## Start

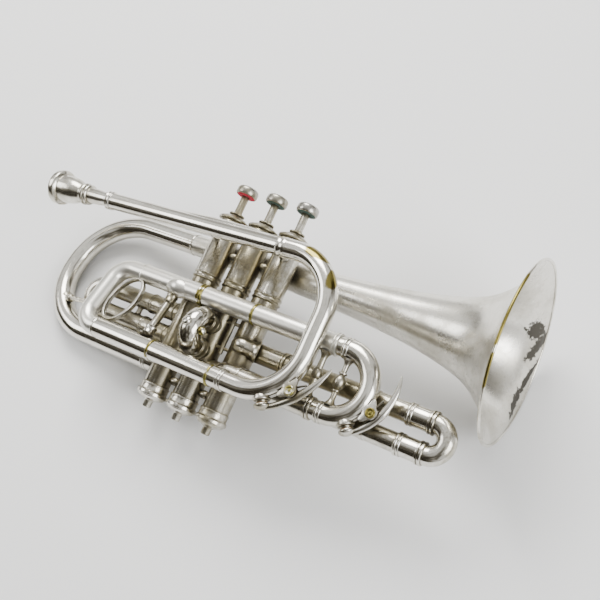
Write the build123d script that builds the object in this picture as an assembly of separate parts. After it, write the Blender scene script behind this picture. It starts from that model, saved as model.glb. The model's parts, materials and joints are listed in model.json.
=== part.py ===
from build123d import *
from math import cos, radians, sin
import os

# A three-valve cornet lying on its left side.
#
# It is drawn in its own playing frame, in millimetres: X runs forward to the bell, Y runs up to the
# finger buttons, Z runs towards the leadpipe side. X = 0 and Z = 0 are the axis of the middle valve,
# and Y = 0 is at the tips of the bottom caps. Y, Z below are always places in that frame.
# At the end every piece is laid down by one rigid turn, so that the row frame has Z up from the table.

# ---- how it lies -------------------------------------------------------------------------------
LYING_ROLL = 14.07          # degrees about X: where it balances on the bell's rim and the rear crook
LYING_PITCH = -8.23         # degrees about Y: the wide bell lifts the front end

# ---- valves ------------------------------------------------------------------------------------
VALVE_PITCH = 25.5
VALVE_X = [-VALVE_PITCH, 0.0, VALVE_PITCH]
VALVE_STROKE = 14.0
CASING_RADIUS = 9.25
CASING_TOP_RADIUS = 9.75
CASING_BORE = 8.55
CASING_Y = (12.0, 99.0, 141.0)      # bottom, step to the wider top half, top
PISTON_RADIUS = 8.5
PISTON_WALL = 0.8
PISTON_Y = (23.5, 89.0, 132.0)      # bottom, foot of the spring barrel, top of the barrel
BARREL_WALL = 0.8
GUIDE_Y = 100.0
GUIDE_SIZE = (3.4, 2.0)             # width across and height of the bar the spring stands on
STEM_RADIUS = 2.8
CAP_TOP_Y = 148.0
FELT_Y = 162.0
FELT_THICK = 1.6
FELT_RADIUS = 6.6
BUTTON_RADIUS = 7.8
BUTTON_HEIGHT = 5.2
SPRING_RADIUS = 5.9
SPRING_WIRE = 0.5

# ---- tubing ------------------------------------------------------------------------------------
SLEEVE_RADIUS = 6.7
SLEEVE_BORE = 6.25
SLIDE_RADIUS = 6.2
SLIDE_BORE = 5.8
PORT_RADIUS = 5.6
RING_STEP = 0.6                     # how far a ferrule ring stands off its tube

FRONT_Z = 30.0                      # layer of the leadpipe, front bow and lower tube
MIDDLE_Z = 16.0                     # layer of the main tuning slide
THIRD_Z = 2.0                       # layer of the third valve slide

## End

## [Do this]
Every line above should be written out again exactly as it stands.

## [Result for this exercise]
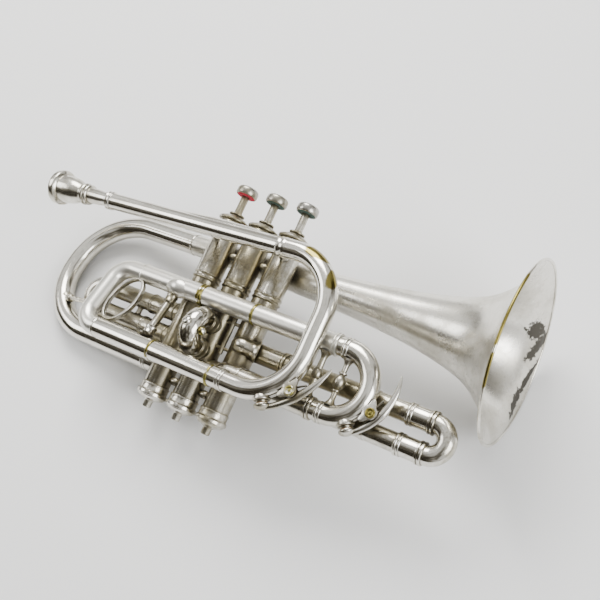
Write the build123d script that builds the object in this picture as an assembly of separate parts. After it, write the Blender scene script behind this picture. It starts from that model, saved as model.glb. The model's parts, materials and joints are listed in model.json.
=== part.py ===
from build123d import *
from math import cos, radians, sin
import os

# A three-valve cornet lying on its left side.
#
# It is drawn in its own playing frame, in millimetres: X runs forward to the bell, Y runs up to the
# finger buttons, Z runs towards the leadpipe side. X = 0 and Z = 0 are the axis of the middle valve,
# and Y = 0 is at the tips of the bottom caps. Y, Z below are always places in that frame.
# At the end every piece is laid down by one rigid turn, so that the row frame has Z up from the table.

# ---- how it lies -------------------------------------------------------------------------------
LYING_ROLL = 14.07          # degrees about X: where it balances on the bell's rim and the rear crook
LYING_PITCH = -8.23         # degrees about Y: the wide bell lifts the front end

# ---- valves ------------------------------------------------------------------------------------
VALVE_PITCH = 25.5
VALVE_X = [-VALVE_PITCH, 0.0, VALVE_PITCH]
VALVE_STROKE = 14.0
CASING_RADIUS = 9.25
CASING_TOP_RADIUS = 9.75
CASING_BORE = 8.55
CASING_Y = (12.0, 99.0, 141.0)      # bottom, step to the wider top half, top
PISTON_RADIUS = 8.5
PISTON_WALL = 0.8
PISTON_Y = (23.5, 89.0, 132.0)      # bottom, foot of the spring barrel, top of the barrel
BARREL_WALL = 0.8
GUIDE_Y = 100.0
GUIDE_SIZE = (3.4, 2.0)             # width across and height of the bar the spring stands on
STEM_RADIUS = 2.8
CAP_TOP_Y = 148.0
FELT_Y = 162.0
FELT_THICK = 1.6
FELT_RADIUS = 6.6
BUTTON_RADIUS = 7.8
BUTTON_HEIGHT = 5.2
SPRING_RADIUS = 5.9
SPRING_WIRE = 0.5

# ---- tubing ------------------------------------------------------------------------------------
SLEEVE_RADIUS = 6.7
SLEEVE_BORE = 6.25
SLIDE_RADIUS = 6.2
SLIDE_BORE = 5.8
PORT_RADIUS = 5.6
RING_STEP = 0.6                     # how far a ferrule ring stands off its tube

FRONT_Z = 30.0                      # layer of the leadpipe, front bow and lower tube
MIDDLE_Z = 16.0                     # layer of the main tuning slide
THIRD_Z = 2.0                       # layer of the third valve slide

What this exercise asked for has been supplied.